There will not be a case necessarily where one has a perfectly articulated claim for persecution based on a conscientious objection with all the possible detail that the Court might like. But it simply does not make sense to imagine that the Tribunal at least considered that it was dealing with a claim where he had raised an objection to the Russian military methods of dealing with the conflict, and the Tribunal accepted that, and that he was subject to call up and that the war continued.
Now, the objection to the Russian methods of dealing with the conflict is understandable in the light of the nature of the conflict, and there was ample material before the Tribunal of the nature of that conflict and the gross abuses of human rights that were occurring in the name of that conflict. Now, it simply does not make sense to say, well, there is no causal link between that and the objection to fighting in the war, the objection to being called up. He said that he objected to being called up. It just does not make sense to imagine that there could be anything other than a causal link
between the two statements. He objects to the nature and the conflict. He objects to everything.

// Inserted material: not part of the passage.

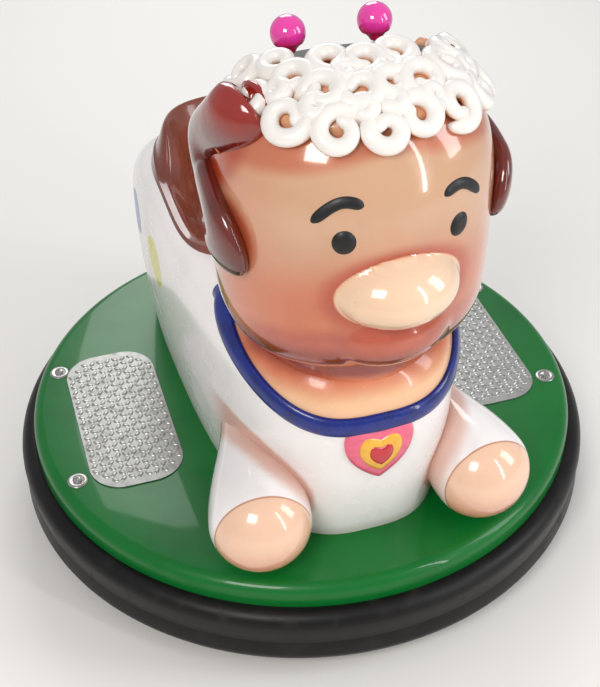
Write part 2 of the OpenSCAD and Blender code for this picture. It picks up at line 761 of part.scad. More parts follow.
module key_switch() {
    color("goldenrod") on_console() translate([key_at[0], key_at[1], 0]) {
        translate([0, 0, -15]) cylinder(h = 19, r = rotor_r);
        translate([-1.25, -5, 4]) cube([2.5, 10, 6]);
        translate([-1.25, 0, 16]) rotate([0, 90, 0]) difference() {
            cylinder(h = 2.5, r = 9);
            translate([-3, 0, -1]) cylinder(h = 5, r = 2);
        }
    }
}

module coin_slot() {
    color("silver") on_console() translate([coin_at[0], coin_at[1], 0]) difference() {
        union() {
            translate([-14, -22, 0]) cube([28, 44, 4]);
            translate([-6, -17, -40]) cube([12, 34, 40]);
        }
        translate([-1.8, -13.5, -41]) cube([3.6, 27, 50]);
    }
}

module speaker_grille() {
    color([0.15, 0.15, 0.15]) on_console() translate([speaker_at[0], speaker_at[1], 0]) difference() {
        union() {
            cylinder(h = 3, r = speaker_r);
            translate([0, 0, -16]) cylinder(h = 16, r = speaker_r - 4);
        }
        translate([0, 0, -13]) cylinder(h = 13.5, r = speaker_r - 6);
        for (x = [-2:2], y = [-2:2]) if (norm([x, y]) < 2.4)
            translate([6.5 * x, 6.5 * y, 0]) cylinder(h = 4, r = 2);
    }
}

// ---- battery and electronics ----

battery_y = 95;
tray_t = 4;

module battery_pack() {
    color([0.2, 0.2, 0.22]) for (s = [-1, 1]) translate([s * (battery_w / 2 + 2), battery_y, deck_z + tray_t]) {
        translate([-battery_w / 2, 0, 0]) cube([battery_w, battery_l, battery_h]);
        for (y = [14, battery_l - 14]) translate([0, y, battery_h]) cylinder(h = 7, r = 5);
    }
}

module battery_tray() {
    w = 2 * battery_w + 4 + 2 * gap;
    l = battery_l + 2 * gap;
    color("gray") translate([-w / 2 - 3, battery_y - gap - 3, deck_z]) difference() {
        cube([w + 6, l + 6, 28]);
        translate([3, 3, tray_t]) cube([w, l, 30]);
    }
}

module motor_controller() {
    color([0.1, 0.3, 0.6]) translate([-62, -190, deck_z]) {
        cube([124, 84, 30]);
        for (x = [8:18:116]) translate([x, 4, 30]) cube([5, 76, 10]);
    }
}

// ---- running gear ----

axle_z = tyre_d / 2;
gear_d = (gear_teeth + pinion_teeth) * gear_m / 2;
gear_tip = gear_teeth * gear_m / 2 + gear_m;
pinion_tip = pinion_teeth * gear_m / 2 + gear_m;
case_out = track_half - tyre_w / 2 - 24;
case_w = 50;
case_in = case_out - case_w;
case_t = 5;
bush_r = axle_d / 2 + 3.5;
motor_pin_r = 5;
hub_r = axle_z - 25;
plate_t = 6;

module handed(side) { mirror([side < 0 ? 1 : 0, 0, 0]) children(); }

module motor(side) {
    color([0.25, 0.25, 0.27]) handed(side) translate([case_in, -gear_d, axle_z]) difference() {
        union() {
            rod_x(-motor_l, 0, motor_d / 2);
            rod_x(-motor_l - 8, -motor_l, motor_d / 2 - 14);
        }
        rod_x(-16, 1, motor_pin_r + run_fit);
    }
}

module gearbox(side) {
    front = -gear_d - pinion_tip - 9;
    back = gear_tip + 9;
    low = axle_z - gear_tip - 8;
    color("silver") handed(side) difference() {
        union() {
            translate([case_in, front, low]) cube([case_w, back - front, frame_z - low]);
            translate([case_in, -cross_y - 18, frame_z - plate_t]) cube([case_w, 2 * cross_y + 36, plate_t]);
        }
        translate([case_in + case_t, front + case_t, low + case_t])
            cube([case_w - 2 * case_t, back - front - 2 * case_t, frame_z - low - 2 * case_t - 2]);
        translate([0, 0, axle_z]) rod_x(case_in - 1, case_out + 1, bush_r);
        translate([0, -gear_d, axle_z]) rod_x(case_in - 1, case_in + case_t + 1, motor_pin_r + 1);
    }
}

module axle_bushes() {
    color("peru") for (s = [-1, 1]) handed(s) translate([0, 0, axle_z]) for (x = [case_in, case_out - case_t])
        difference() {
            union() {
                rod_x(x, x + case_t, bush_r);
                rod_x(x == case_in ? x + case_t : x - 2.5, x == case_in ? x + case_t + 2.5 : x, bush_r + 3);
            }
            rod_x(x - 5, x + case_t + 5, axle_d / 2 + run_fit);
        }
}

module axle(side) {
    color("lightgray") handed(side) translate([0, 0, axle_z]) {
        rod_x(case_in - 4, track_half + tyre_w / 2 + 18, axle_d / 2);
        rod_x(case_out + gap, track_half - tyre_w / 2 - 2, 14);
        translate([track_half + tyre_w / 2 + 2, 0, 0]) rotate([0, 90, 0]) cylinder(h = 12, r = 14, $fn = 6);
    }
}

// Half-width of an involute tooth, in degrees, at a radius
function involute(a) = tan(a) * 180 / PI - a;
function tooth_half(n, r) = let (rp = n * gear_m / 2, rb = rp * cos(20))
    90 / n + involute(20) - involute(acos(min(1, rb / max(r, rb)))) - 0.12 * 180 / PI / rp;

module spur_gear(n, h) {
    rp = n * gear_m / 2;
    foot = rp - 1.25 * gear_m;
    tip = rp + 0.92 * gear_m;
    steps = [foot, rp * cos(20) + 0.15, rp, tip];
    linear_extrude(h) polygon([for (i = [0:n - 1]) each concat(
        [for (r = steps) let (a = 360 * i / n - tooth_half(n, r)) r * [cos(a), sin(a)]],
        [for (k = [3:-1:0]) let (r = steps[k], a = 360 * i / n + tooth_half(n, r)) r * [cos(a), sin(a)]])]);
}

// A gear on a cross axle: its first tooth points along the given turn, from +Y
module gear_x(x, y, n, h, turn) {
    translate([x, y, axle_z]) rotate([90, 0, 90]) rotate(turn) spur_gear(n, h);
}

gear_x0 = case_in + 18;

module axle_gear(side) {
    color("slategray") handed(side) difference() {
        gear_x(gear_x0, 0, gear_teeth, 14, 180);
        translate([0, 0, axle_z]) rod_x(gear_x0 - 1, gear_x0 + 20, axle_d / 2);
    }
}

module pinion(side) {
    color("lightslategray") handed(side) {
        gear_x(gear_x0 - 2, -gear_d, pinion_teeth, 18, 180 / pinion_teeth);
        translate([0, -gear_d, axle_z]) rod_x(case_in - 14, gear_x0 + 16, motor_pin_r);
    }
}

module wheel_hub(side) {
    color("lightgray") handed(side) translate([track_half, 0, axle_z]) difference() {
        union() {
            rod_x(-tyre_w / 2 + 1, tyre_w / 2 - 1, hub_r);
            rod_x(-tyre_w / 2 - 2, tyre_w / 2 + 2, 22);
        }
        for (x = [-tyre_w / 2, tyre_w / 2 - 12]) difference() {
            rod_x(x, x + 12, hub_r - 6);
            rod_x(x - 1, x + 13, 22);
        }
        rod_x(-40, 40, axle_d / 2);
        for (a = [0:72:359]) rotate([a, 0, 0]) translate([0, 33, 0]) rod_x(-20, 20, 6);
    }
}

module tyre(side) {
    h = tyre_w / 2;
    edge = 8;
    color([0.12, 0.12, 0.12]) handed(side) translate([track_half, 0, axle_z]) rotate([0, 90, 0])
        rotate_extrude($fn = 96) difference() {
            union() {
                translate([hub_r, -h]) square([axle_z - edge - hub_r, tyre_w]);
                translate([hub_r, -h + edge]) square([axle_z - hub_r, tyre_w - 2 * edge]);
                for (y = [-1, 1]) translate([axle_z - edge, y * (h - edge)]) circle(edge);
            }
            for (y = [-8, 0, 8]) translate([axle_z - 3, y - 1.5]) square([4, 3]);
        }
}

kingpin_r = 6;
crown_h = 16;
crown_z = frame_z - plate_t - gap - crown_h;
fork_gap = 16;
arm_t = 4;
pin_head = 6;

module caster_plates() {
    color("silver") for (s = [-1, 1]) translate([0, s * caster_y, 0]) {
        translate([-55, -46, frame_z - plate_t]) cube([110, 92, plate_t]);
        translate([0, 0, crown_z - gap - pin_head]) cylinder(h = pin_head + gap + crown_h + gap, r = kingpin_r);
        translate([0, 0, crown_z - gap - pin_head]) cylinder(h = pin_head, r = 10);
    }
}

module caster_fork(side) {
    color("silver") translate([0, side * caster_y, 0]) {
        difference() {
            union() {
                translate([0, 0, crown_z]) cylinder(h = crown_h, r = 24);
                for (s = [-1, 1]) translate([s > 0 ? fork_gap : -fork_gap - arm_t, 0, 0])
                    rotate([90, 0, 90]) linear_extrude(arm_t) {
                        polygon([[-14, crown_z + crown_h], [15, crown_z + crown_h], [caster_trail + 12,
                            caster_d / 2], [caster_trail - 12, caster_d / 2]]);
                        translate([caster_trail, caster_d / 2]) circle(12);
                    }
            }
            translate([0, 0, crown_z - 1]) cylinder(h = crown_h + 2, r = kingpin_r + run_fit);
        }
        translate([0, caster_trail, caster_d / 2]) {
            rod_x(-fork_gap - arm_t - 4, fork_gap + arm_t + 4, 4);
            for (x = [-fork_gap - arm_t - 4, fork_gap + arm_t]) rod_x(x, x + 4, 7);
        }
    }
}

module caster_wheel(side) {
    color([0.3, 0.3, 0.3]) translate([0, side * caster_y + caster_trail, caster_d / 2]) difference() {
        union() {
            rod_x(-13, 13, caster_d / 2 - 2);
            rod_x(-9, 9, caster_d / 2);
            rod_x(-fork_gap + gap, fork_gap - gap, 14);
        }
        for (x = [-14, 9]) difference() {
            rod_x(x, x + 5, caster_d / 2 - 14);
            rod_x(x - 1, x + 6, 14);
        }
        rod_x(-20, 20, 4 + run_fit);
    }
}

deck();
deck_core();
rim_band();
bumper_ring();
chassis_frame();
deck_bolts();
footplate(-1);  // footplate_left
footplate(1);  // footplate_right
body_shell();
neck_ring();
collar_band();
heart_pendant();
leg(-1);  // leg_left
leg(1);  // leg_right
seat_shell();
head_shell();
ear(-1);  // ear_left
ear(1);  // ear_right
fringe_curls();
console_panel();
lever_sockets();
lever(-1);  // lever_left
lever(1);  // lever_right
knob(-1);  // knob_left
knob(1);  // knob_right
start_bezel();
start_button();
key_barrel();
key_switch();
coin_slot();
speaker_grille();
battery_pack();
battery_tray();
motor_controller();
hatch_frame();
hatch_door();
hatch_knob();
charge_socket();
charge_cap();
motor(-1);  // motor_left
motor(1);  // motor_right
gearbox(-1);  // gearbox_left
gearbox(1);  // gearbox_right
axle_bushes();
pinion(-1);  // pinion_left
pinion(1);  // pinion_right
axle(-1);  // axle_left
axle(1);  // axle_right
axle_gear(-1);  // axle_gear_left
axle_gear(1);  // axle_gear_right
wheel_hub(-1);  // wheel_hub_left
wheel_hub(1);  // wheel_hub_right
tyre(-1);  // tyre_left
tyre(1);  // tyre_right
caster_plates();
caster_fork(-1);  // caster_fork_front
caster_fork(1);  // caster_fork_rear
caster_wheel(-1);  // caster_wheel_front
caster_wheel(1);  // caster_wheel_rear
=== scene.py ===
import json
import math

import bmesh
import bpy
from mathutils import Matrix, Vector

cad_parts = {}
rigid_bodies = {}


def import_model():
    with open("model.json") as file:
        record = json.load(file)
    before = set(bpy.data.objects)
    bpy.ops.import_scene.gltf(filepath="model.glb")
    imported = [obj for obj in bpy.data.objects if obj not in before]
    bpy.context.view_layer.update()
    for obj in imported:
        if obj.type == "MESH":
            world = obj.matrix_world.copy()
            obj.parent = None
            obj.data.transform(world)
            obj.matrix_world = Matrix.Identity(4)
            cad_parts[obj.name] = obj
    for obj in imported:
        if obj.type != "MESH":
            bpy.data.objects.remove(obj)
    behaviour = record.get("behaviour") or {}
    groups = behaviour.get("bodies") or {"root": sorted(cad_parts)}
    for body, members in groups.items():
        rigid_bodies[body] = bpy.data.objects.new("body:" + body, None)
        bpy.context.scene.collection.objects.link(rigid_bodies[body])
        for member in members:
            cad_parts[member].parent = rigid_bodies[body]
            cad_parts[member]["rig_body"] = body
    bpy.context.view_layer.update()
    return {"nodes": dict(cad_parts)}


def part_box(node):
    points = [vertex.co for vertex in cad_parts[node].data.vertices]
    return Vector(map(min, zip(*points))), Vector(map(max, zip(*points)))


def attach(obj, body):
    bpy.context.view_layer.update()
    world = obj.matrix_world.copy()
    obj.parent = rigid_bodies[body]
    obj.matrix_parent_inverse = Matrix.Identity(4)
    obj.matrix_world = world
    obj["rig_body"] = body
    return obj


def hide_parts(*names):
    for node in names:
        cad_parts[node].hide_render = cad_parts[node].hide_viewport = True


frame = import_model()

# Everything below is worked out in millimetres and made in metres
MM = 0.001
SIDES = ((-1, "left"), (1, "right"))


def box(node):
    low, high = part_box(node)
    return low / MM, high / MM


deck_top = box("footplate_left")[0].z
deck_r = box("deck")[1].x
bumper_low, bumper_high = box("bumper_ring")
bumper_hang, rim_r, screw_ring_r = 8.0, 500.0, 490.0


def mix(a, b, t):
    return a + (b - a) * t


def ease(t):
    t = max(0.0, min(1.0, t))
    return t * t * (3 - 2 * t)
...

McHUGH J: I know, but as I put to you earlier, even if you accept that the point was raised you still have to get over the Yusuf point and particularly what ‑ ‑ ‑
MR JACKSON: Yes. Really, in some ways it is not that easy to make sense of Sepet, with respect, in that on the one hand there is an unambiguous statement that refugee status should be accorded to one who has refused to undertake compulsory military service on the grounds that such service would or might require him to commit atrocities – unambiguous statement and then there is a discussion about cause.
The way that one makes sense of that statement and the other authorities is to look at the concept of real or effective cause and to say that the real or effective cause may well be, if you are punishing someone for not participating in a legal conflict, that the real or effective cause of their punishment may be their political belief that they should not fight in that conflict.
In essence, the question is, is the general law appropriate and adapted to the particular end and, if it is not, there has to be a real question as to whether the real or effective cause of the punishment under that general law is, in fact, the political belief that says, “I cannot fight in this war or condone this war”. Thank you, your Honours.
McHUGH J: Like Justice Beaumont and Justice Emmett in the Federal Court, we think there is a serious doubt as to whether the important question now sought to be raised was, in fact, raised. But assuming that it was, given the material before the Court, we are of the view that an appeal would have insufficient prospects of success. Accordingly, the application for special leave must be refused.
MR BEECH-JONES: Your Honour, we seek costs.
McHUGH J: Yes, it must be refused with costs.